Planarized copper gate hydrogenated amorphous-silicon thin-film transistors for AM-LCDs

The reduction of gate busline RC propagation delay and the enhancement of pixel electrode aperture-ratio are very critical for large-area and high-resolution active-matrix liquid crystal displays (AMLCDs). To achieve these goals, Cu gate hydrogenated amorphous silicon (a-Si:H) thin-film transistors (TFTs) must be developed. However, Cu shows high reactivity during PECVD of certain films, poor adhesion to glass substrates, and high diffusivity through PECVD gate insulators under electrical bias. These problems must be overcome before this metallurgy can be used for a-Si:H TFTs.

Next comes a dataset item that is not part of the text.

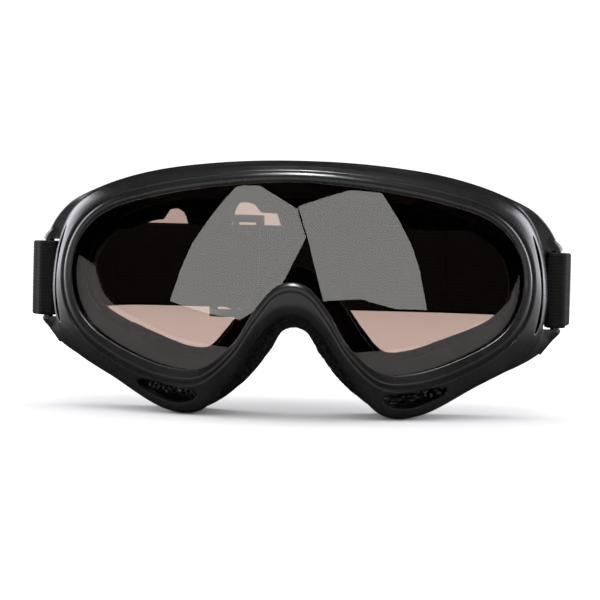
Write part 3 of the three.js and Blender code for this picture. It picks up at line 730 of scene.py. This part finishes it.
filter_foam = open_cell_foam("filter_foam", 0.0018, (0.0008, 0.0008, 0.0008), (0.008, 0.008, 0.008),
                             0.22)
for side, name in ((1, "right"), (-1, "left")):
    strip = filter_strip(f"top_filter_{name}", side, TOP_STRIP_ENDS, top_strip_section, 5.0 + side,
                         filter_foam)
    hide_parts(f"top_vent_foam_{name}")
    strip = filter_strip(f"lower_filter_{name}", side, LOWER_STRIP_ENDS, lower_strip_section, 9.0 + side,
                         filter_foam)
    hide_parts(f"lower_vent_foam_{name}")


# Strap webbing. Woven elastic, 25.4 mm wide where it is pinched at the bars and 31 mm behind the head,
# with fine ribs along it over the rubber cords and a firm woven edge. One end is folded round the left
# bar and sewn down; the other goes round the right bar and comes back to the slider.
STRAP_THICKNESS = 1.5
STRAP_WIDTH_AT_BAR, STRAP_WIDTH = 25.4, 31.0
STRAP_Z_AT_BAR, STRAP_Z = 42.3, 47.3
RISE_START_Y, RISE_END_Y = 90, 110.5  # between these depths the strap rises and widens
STRAP_BACK_Y = 111
STRAP_FLAT = 50
LAYER_PITCH = 2.1
WRAP_GAP = 0.35  # between a bar and the webbing that goes round it
LOOP_RADIUS = BAR_RADIUS + WRAP_GAP + STRAP_THICKNESS / 2
LOOP_Y = BAR[1] - 1.8  # middle of the bend round the bar
BEND_STEPS = 24
SINGLE_SIDE = [(91.9, 50), (92.9, 58), (92.6, 70), (89.3, 86), (80, 100), (65, 109)]
DOUBLED_SIDE = [(89.7, 50), (90.7, 60), (92.6, 73), (93.3, 84), (88.5, 97), (75, 107)]
ROUTE_STEPS = 60
SEWN_SHARE = 0.35  # of the side route that the folded end covers
MEETING_STEP = 9  # step of the side route from which the inner layer lies along it
INNER_RUN = 2.4  # straight stretch of the inner layer behind the bar
EASE_STEPS = 4
RIBS, RIB_POINTS = 22, 5
RIB_HEIGHT, RIB_FULLNESS = 0.11, 0.7
EDGE_ROUND = 0.045  # share of the half width over which the woven edge rounds off


def spaced(line, count):
    """Points at equal distances along an open line."""
    run = np.concatenate([[0], np.cumsum(np.linalg.norm(np.diff(line, axis=0), axis=1))])
    at = np.linspace(0, run[-1], count + 1)
    return np.column_stack([np.interp(at, run, line[:, k]) for k in range(line.shape[1])])


def side_route(middle):
    points = [(BAR[0] + LOOP_RADIUS, LOOP_Y), *middle, (STRAP_FLAT, STRAP_BACK_Y)]
    return spaced(smooth(points, 40, closed=False), ROUTE_STEPS)


def path_normals(path):
    run = np.gradient(path, axis=0)
    normal = np.column_stack([-run[:, 1], run[:, 0]])
    return normal / np.linalg.norm(normal, axis=1)[:, None]


def beside(path, distance):
    return path + path_normals(path) * distance


def arc(x, y, radius, start, end, steps):
    turn = np.radians(np.linspace(start, end, steps + 1))
    return np.column_stack([x + radius * np.cos(turn), y + radius * np.sin(turn)])


def inner_strand(middle, share):
    parallel = beside(side_route(middle), LAYER_PITCH)[MEETING_STEP:int(share * ROUTE_STEPS) + 1]
    start = [(BAR[0] - LOOP_RADIUS, LOOP_Y), (BAR[0] - LOOP_RADIUS, BAR[1] + INNER_RUN)]
    eased = smooth([*start, parallel[0], parallel[1]], EASE_STEPS, closed=False)[1:2 * EASE_STEPS + 1]
    return np.vstack([eased, parallel[1:]])


def mirrored_path(path):
    return (path * (-1, 1))[::-1]


def backness(y):
    return smoothstep(y, RISE_START_Y, RISE_END_Y)


def webbing_section():
    """Round the band's section: the place across it, as a share of its half width, and the height of
    its face there from the middle of its thickness."""
    share = np.linspace(-1, 1, RIBS * RIB_POINTS + 1)
    rib = RIB_HEIGHT * np.abs(np.cos(share * RIBS * math.pi / 2)) ** RIB_FULLNESS
    edge = np.sqrt(1 - ((np.abs(share) - 1 + EDGE_ROUND) / EDGE_ROUND).clip(0, 1) ** 2)
    half = (STRAP_THICKNESS / 2 - RIB_HEIGHT + rib) * edge
    return np.concatenate([share, share[-2:0:-1]]), np.concatenate([half, -half[-2:0:-1]])


def band(name, path, material):
    """Webbing standing on edge along a path in plan; its UV map runs along and across it, in mm."""
    normals = path_normals(path)
    share = backness(path[:, 1])
    centre = STRAP_Z_AT_BAR + share * (STRAP_Z - STRAP_Z_AT_BAR)
    half = (STRAP_WIDTH_AT_BAR + share * (STRAP_WIDTH - STRAP_WIDTH_AT_BAR)) / 2
    across, lift = webbing_section()
    rings = []
    for k, point in enumerate(path):
        plan = point + normals[k] * lift[:, None]
        rings.append(np.column_stack([plan, centre[k] + across * half[k]]))
    piece = loft(name, rings, closed=False)
    run = np.concatenate([[0], np.cumsum(np.linalg.norm(np.diff(path, axis=0), axis=1))])
    uv = np.column_stack([np.repeat(run, len(across)), np.tile(across * STRAP_WIDTH / 2, len(path))])
    layer = piece.data.uv_layers.new(name="weave")
    corners = np.array([loop.vertex_index for loop in piece.data.loops])
    layer.data.foreach_set("uv", uv[corners].ravel())
    piece.data.materials.append(material)
    piece.data.shade_smooth()
    return piece


def woven_elastic():
    material, shader, add, links = bare_material("woven_elastic")
    place = add("UVMap", {"uv_map": "weave"}).outputs["UV"]
    weft = add("TexWave", {"bands_direction": "X", "Scale": 0.36, "Distortion": 0.4, "Detail": 1.0},
               Vector=place)
    warp = add("TexWave", {"bands_direction": "Y", "Scale": 0.48, "Distortion": 0.3, "Detail": 1.0},
               Vector=place)
    fuzz = add("TexNoise", {"Scale": 3.0, "Detail": 6.0}, Vector=place)
    weave = math_on(material.node_tree, "MULTIPLY", weft.outputs["Fac"], warp.outputs["Fac"])
    mixed = math_on(material.node_tree, "MULTIPLY_ADD", fuzz.outputs["Fac"], 0.5, weave)
    links.new(ramp(add, mixed, (0.0006, 0.0006, 0.0008), (0.0028, 0.0028, 0.0037), 0.1, 1.0),
              shader.inputs["Base Color"])
    threads = add("Bump", {"Strength": 0.45, "Distance": 0.0002}, Height=mixed)
    links.new(threads.outputs["Normal"], shader.inputs["Normal"])
    shader.inputs["Roughness"].default_value = 0.85
    shader.inputs["Specular IOR Level"].default_value = 0.2
    return material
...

To overcome these problems, we propose to apply gate planarization (GP) technology to a-Si:H TFTs incorporating Cu gate metalurgy. In this paper, we show that it is possible to combine Cu metallization with a low dielectric constant organic dielectric planarization layer to fabricate a-Si:H TFT structures that can be used in AMLCDs. Benzocyclobutene (BCB, ε/sub r/=2.4) was chosen as the planarization layer for the Cu gate electrodes, since it has been successfully used in VLSI technology. In addition, by using the BCB layer, not only has Cu layer adhesion to the glass substrate been improved, but at the same time the high reactivity of the Cu surface can be controlled. The step coverage of the thick gate metal is not a problem with this technology. The low dielectric constant of this material also reduces the parasitic capacitance associated with a-Si:H TFT circuitry.